** start **

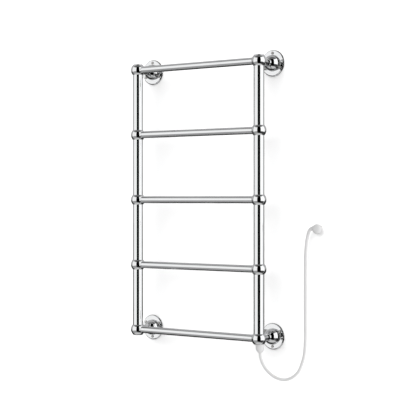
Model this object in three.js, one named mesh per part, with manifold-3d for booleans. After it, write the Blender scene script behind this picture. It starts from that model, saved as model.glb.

** end **
** start **

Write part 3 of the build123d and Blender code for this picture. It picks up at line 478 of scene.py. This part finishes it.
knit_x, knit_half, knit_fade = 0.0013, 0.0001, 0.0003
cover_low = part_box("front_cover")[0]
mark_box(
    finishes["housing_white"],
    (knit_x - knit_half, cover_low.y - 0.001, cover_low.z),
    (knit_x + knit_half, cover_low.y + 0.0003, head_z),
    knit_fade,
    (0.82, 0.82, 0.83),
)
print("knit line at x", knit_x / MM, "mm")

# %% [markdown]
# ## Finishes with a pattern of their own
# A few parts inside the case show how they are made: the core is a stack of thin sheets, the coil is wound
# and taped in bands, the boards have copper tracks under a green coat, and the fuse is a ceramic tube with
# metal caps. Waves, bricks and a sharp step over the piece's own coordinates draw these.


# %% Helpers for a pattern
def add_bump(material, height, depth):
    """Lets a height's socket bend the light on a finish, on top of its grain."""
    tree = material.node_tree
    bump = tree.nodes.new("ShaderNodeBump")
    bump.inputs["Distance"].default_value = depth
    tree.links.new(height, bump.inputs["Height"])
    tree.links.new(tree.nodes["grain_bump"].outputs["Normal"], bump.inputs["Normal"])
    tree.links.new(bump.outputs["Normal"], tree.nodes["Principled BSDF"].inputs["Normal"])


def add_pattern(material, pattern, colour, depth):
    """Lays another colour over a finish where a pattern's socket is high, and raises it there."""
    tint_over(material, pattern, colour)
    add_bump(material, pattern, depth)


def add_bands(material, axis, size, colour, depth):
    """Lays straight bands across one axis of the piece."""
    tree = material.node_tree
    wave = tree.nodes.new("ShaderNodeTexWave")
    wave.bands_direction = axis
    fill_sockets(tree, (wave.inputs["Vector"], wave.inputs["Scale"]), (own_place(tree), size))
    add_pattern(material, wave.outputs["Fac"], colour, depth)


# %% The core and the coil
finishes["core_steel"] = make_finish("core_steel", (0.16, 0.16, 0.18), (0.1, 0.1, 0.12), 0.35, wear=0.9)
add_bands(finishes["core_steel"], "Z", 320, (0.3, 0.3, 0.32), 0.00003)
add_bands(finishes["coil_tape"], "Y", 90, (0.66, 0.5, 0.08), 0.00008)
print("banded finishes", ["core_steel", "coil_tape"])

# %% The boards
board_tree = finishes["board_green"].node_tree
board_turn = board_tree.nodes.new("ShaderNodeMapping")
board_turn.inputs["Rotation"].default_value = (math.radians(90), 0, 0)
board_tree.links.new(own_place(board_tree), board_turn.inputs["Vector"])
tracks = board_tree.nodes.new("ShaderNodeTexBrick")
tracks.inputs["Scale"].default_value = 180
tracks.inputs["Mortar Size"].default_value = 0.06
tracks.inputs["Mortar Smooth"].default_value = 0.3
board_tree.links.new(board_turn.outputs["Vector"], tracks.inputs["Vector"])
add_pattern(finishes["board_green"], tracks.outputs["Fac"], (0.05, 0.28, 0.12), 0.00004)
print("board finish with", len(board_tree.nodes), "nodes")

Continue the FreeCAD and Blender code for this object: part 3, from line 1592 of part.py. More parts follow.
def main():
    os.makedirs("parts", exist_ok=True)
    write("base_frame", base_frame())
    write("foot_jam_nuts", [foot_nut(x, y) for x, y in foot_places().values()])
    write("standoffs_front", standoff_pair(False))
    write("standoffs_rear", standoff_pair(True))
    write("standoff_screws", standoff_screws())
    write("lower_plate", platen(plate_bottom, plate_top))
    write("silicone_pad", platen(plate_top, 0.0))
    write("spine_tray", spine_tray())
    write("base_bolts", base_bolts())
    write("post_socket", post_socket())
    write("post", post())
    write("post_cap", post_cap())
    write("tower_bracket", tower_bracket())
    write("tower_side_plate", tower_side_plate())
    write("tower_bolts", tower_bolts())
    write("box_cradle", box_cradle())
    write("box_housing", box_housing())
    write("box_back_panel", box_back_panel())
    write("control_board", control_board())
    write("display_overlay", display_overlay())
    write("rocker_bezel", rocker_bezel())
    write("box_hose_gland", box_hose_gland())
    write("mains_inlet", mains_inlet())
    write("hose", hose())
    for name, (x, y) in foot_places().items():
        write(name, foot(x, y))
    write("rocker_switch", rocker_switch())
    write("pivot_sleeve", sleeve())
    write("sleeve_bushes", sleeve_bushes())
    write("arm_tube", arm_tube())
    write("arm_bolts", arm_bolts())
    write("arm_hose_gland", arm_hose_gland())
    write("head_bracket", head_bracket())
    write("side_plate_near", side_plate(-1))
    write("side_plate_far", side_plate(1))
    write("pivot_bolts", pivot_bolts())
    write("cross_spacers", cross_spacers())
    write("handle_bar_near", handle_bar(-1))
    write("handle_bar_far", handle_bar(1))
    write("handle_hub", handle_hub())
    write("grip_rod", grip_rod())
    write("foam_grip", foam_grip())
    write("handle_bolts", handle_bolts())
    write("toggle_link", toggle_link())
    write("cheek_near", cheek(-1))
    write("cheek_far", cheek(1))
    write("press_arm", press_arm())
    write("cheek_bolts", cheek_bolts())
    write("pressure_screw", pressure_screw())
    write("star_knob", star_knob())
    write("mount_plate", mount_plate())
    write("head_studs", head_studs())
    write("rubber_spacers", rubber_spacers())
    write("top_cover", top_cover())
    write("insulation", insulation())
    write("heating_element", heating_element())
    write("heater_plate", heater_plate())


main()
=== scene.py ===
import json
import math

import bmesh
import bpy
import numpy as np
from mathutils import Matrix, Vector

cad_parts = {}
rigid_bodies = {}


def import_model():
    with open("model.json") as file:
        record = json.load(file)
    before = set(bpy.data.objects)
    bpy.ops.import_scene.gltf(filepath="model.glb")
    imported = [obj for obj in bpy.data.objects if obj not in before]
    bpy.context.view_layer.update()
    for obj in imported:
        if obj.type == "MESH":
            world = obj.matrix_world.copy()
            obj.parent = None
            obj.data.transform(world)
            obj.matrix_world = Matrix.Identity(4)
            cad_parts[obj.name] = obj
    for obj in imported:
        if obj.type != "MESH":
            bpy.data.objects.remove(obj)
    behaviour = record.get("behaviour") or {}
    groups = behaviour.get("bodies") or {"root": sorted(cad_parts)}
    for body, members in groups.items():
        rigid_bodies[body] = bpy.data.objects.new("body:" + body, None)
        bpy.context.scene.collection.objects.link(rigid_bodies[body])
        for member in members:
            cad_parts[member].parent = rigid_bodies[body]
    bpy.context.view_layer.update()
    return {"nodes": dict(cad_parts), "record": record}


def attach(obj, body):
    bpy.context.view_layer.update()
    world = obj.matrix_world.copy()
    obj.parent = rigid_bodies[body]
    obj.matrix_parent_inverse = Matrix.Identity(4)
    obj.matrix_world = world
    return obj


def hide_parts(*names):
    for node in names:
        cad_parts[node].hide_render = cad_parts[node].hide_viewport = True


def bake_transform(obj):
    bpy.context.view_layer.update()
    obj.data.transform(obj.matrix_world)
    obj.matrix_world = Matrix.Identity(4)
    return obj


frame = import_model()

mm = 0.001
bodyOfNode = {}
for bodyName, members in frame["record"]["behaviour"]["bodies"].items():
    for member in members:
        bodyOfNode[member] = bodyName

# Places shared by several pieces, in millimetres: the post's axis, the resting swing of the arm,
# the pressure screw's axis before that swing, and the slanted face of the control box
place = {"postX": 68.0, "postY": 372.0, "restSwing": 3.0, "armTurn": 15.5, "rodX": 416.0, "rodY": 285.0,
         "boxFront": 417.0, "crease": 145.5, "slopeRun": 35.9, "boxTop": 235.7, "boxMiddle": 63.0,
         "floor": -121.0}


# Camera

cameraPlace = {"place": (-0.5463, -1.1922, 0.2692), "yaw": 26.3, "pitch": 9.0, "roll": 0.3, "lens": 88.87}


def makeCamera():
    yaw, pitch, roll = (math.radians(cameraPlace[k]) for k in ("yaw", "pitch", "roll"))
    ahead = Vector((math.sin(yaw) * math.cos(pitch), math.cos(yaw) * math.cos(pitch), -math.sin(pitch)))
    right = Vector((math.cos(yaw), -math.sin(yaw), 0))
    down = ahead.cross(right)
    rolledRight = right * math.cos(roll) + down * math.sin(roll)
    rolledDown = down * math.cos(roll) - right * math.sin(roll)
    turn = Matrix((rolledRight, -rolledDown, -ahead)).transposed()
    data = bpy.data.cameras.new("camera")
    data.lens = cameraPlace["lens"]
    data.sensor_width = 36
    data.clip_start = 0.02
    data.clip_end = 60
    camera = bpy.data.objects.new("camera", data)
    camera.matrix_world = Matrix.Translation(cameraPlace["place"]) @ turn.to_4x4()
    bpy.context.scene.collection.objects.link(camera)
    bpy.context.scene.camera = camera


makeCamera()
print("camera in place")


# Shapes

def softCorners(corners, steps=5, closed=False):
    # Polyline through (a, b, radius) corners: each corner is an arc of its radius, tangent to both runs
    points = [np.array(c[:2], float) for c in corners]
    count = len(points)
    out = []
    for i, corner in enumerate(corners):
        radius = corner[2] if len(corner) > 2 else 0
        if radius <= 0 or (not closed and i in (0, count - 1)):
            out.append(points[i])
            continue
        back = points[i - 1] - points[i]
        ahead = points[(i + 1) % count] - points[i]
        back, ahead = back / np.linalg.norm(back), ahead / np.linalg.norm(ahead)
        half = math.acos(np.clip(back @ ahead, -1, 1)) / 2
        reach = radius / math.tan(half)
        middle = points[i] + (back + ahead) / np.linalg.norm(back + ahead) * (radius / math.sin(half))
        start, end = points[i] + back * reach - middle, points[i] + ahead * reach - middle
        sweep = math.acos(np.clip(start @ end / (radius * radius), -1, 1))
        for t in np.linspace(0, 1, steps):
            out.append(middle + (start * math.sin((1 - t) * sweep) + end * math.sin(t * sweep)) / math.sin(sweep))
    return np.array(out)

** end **
** start **

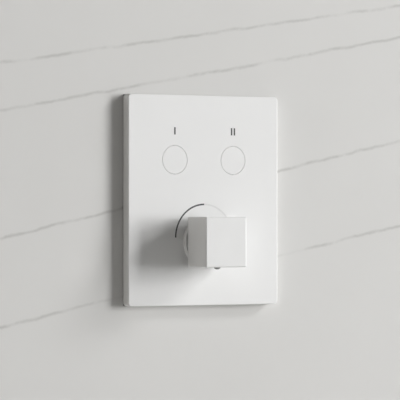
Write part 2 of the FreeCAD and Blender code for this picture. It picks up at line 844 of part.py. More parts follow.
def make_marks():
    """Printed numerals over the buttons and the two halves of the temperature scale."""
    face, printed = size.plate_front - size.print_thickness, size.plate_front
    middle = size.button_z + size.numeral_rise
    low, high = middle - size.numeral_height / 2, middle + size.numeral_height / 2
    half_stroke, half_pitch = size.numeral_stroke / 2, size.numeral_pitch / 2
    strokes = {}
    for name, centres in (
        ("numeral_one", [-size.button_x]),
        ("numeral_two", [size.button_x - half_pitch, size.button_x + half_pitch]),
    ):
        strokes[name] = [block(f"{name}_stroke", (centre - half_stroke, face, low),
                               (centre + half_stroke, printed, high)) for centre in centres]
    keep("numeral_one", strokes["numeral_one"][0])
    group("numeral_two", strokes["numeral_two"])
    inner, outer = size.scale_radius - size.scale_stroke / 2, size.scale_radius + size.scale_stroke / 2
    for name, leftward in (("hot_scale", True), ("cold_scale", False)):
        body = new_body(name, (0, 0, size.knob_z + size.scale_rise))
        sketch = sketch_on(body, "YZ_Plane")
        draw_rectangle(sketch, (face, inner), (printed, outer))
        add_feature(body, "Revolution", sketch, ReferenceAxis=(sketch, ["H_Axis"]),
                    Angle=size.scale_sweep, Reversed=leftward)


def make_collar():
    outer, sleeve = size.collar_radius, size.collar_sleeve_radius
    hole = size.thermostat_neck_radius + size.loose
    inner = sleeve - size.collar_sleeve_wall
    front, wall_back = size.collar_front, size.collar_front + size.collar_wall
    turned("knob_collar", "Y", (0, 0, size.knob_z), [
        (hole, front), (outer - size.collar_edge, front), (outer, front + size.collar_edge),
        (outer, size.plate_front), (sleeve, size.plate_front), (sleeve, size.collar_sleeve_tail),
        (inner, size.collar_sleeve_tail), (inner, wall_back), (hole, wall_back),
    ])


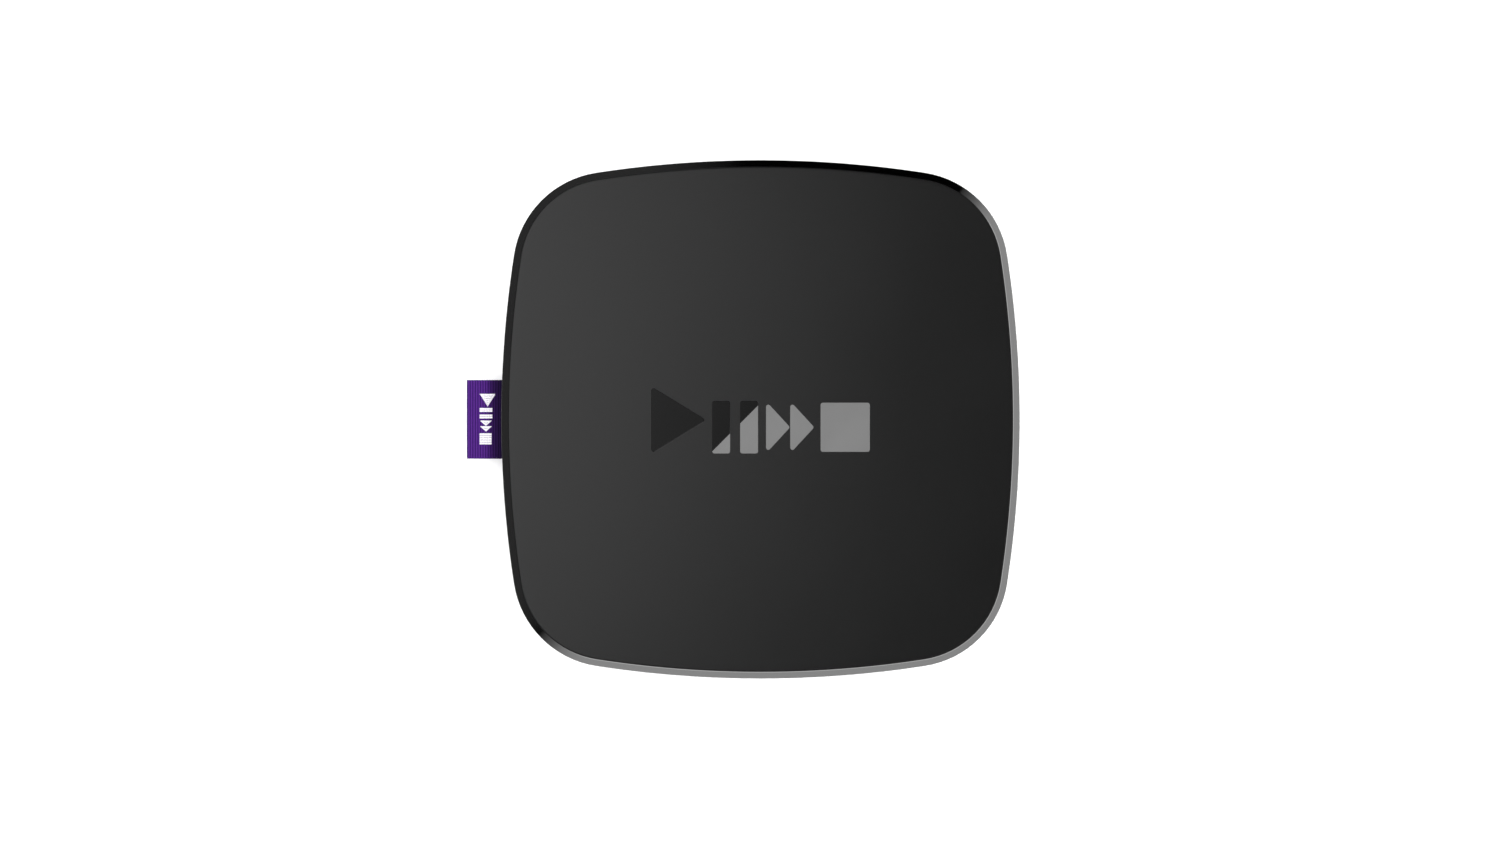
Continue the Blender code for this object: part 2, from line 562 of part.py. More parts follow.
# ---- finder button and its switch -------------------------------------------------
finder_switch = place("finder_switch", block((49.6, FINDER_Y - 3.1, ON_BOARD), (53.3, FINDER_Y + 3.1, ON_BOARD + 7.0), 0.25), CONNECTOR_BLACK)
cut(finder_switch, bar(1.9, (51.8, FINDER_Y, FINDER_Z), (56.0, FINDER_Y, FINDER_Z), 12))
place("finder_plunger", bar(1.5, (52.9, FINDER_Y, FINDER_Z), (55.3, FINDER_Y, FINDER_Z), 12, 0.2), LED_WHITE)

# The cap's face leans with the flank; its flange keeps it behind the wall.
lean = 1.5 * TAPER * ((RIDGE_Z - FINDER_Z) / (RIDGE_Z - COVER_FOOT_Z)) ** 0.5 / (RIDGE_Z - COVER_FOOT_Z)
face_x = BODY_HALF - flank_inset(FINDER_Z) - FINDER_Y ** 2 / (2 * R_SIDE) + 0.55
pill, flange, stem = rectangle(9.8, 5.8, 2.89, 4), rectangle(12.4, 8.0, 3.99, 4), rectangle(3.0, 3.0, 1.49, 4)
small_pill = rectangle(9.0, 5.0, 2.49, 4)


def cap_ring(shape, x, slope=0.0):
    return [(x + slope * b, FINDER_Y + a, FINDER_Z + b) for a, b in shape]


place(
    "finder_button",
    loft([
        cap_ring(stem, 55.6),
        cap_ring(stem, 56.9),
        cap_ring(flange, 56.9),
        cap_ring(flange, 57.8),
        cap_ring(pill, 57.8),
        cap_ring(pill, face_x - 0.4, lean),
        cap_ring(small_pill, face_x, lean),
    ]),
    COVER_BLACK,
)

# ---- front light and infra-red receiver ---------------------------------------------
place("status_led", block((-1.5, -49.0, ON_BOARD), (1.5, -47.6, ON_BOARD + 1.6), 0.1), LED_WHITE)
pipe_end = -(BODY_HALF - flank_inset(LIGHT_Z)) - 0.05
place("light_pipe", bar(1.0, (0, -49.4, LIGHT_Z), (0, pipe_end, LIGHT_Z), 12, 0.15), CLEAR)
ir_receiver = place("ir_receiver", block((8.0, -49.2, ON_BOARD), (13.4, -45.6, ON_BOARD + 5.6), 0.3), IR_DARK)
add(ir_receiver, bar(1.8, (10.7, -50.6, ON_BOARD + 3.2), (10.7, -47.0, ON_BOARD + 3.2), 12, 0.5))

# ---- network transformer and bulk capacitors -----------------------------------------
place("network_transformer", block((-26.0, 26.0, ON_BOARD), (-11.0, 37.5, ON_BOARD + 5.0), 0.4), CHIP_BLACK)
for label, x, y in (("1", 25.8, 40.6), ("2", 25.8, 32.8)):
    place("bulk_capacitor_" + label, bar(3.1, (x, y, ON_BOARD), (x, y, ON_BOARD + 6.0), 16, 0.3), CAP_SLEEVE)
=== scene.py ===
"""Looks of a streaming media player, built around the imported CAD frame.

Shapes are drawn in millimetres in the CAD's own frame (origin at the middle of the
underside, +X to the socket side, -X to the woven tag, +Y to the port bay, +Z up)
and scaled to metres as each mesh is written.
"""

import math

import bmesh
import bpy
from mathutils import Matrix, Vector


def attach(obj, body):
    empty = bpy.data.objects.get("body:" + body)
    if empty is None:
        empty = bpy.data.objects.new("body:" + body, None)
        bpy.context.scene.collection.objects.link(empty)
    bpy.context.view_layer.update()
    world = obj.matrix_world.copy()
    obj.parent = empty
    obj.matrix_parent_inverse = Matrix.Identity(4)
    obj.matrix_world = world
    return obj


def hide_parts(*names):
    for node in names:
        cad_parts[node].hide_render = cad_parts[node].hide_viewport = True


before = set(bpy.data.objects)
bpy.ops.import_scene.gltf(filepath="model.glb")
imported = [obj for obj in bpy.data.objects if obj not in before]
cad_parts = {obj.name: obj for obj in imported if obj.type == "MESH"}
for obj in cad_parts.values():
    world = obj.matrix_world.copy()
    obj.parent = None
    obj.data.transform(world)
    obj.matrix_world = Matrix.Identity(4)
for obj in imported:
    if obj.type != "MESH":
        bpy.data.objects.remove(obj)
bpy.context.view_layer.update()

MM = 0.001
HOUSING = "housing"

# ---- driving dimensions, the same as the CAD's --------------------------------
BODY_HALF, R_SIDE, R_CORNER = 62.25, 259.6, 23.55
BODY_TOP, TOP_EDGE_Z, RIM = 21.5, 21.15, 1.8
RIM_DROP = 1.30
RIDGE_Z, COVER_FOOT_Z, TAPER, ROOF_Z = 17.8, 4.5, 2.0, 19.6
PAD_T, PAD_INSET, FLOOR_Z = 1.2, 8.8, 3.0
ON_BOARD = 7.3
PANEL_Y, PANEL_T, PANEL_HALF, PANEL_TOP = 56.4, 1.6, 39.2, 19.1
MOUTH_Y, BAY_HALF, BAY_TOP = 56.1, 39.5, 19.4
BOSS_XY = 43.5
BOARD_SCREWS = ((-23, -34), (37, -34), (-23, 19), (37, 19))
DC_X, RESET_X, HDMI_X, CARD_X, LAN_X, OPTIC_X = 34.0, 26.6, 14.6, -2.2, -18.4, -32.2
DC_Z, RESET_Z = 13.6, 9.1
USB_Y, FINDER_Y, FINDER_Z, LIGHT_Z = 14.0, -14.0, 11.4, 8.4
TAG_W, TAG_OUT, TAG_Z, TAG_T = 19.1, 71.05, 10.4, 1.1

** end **

> _What is asked_:
Nothing but the lines from the one with "# ---- network" to the one with "if empty is" should be echoed, both of them included, exactly as written.

> _Answer to this task_:
# ---- network transformer and bulk capacitors -----------------------------------------
place("network_transformer", block((-26.0, 26.0, ON_BOARD), (-11.0, 37.5, ON_BOARD + 5.0), 0.4), CHIP_BLACK)
for label, x, y in (("1", 25.8, 40.6), ("2", 25.8, 32.8)):
    place("bulk_capacitor_" + label, bar(3.1, (x, y, ON_BOARD), (x, y, ON_BOARD + 6.0), 16, 0.3), CAP_SLEEVE)
=== scene.py ===
"""Looks of a streaming media player, built around the imported CAD frame.

Shapes are drawn in millimetres in the CAD's own frame (origin at the middle of the
underside, +X to the socket side, -X to the woven tag, +Y to the port bay, +Z up)
and scaled to metres as each mesh is written.
"""

import math

import bmesh
import bpy
from mathutils import Matrix, Vector


def attach(obj, body):
    empty = bpy.data.objects.get("body:" + body)
    if empty is None:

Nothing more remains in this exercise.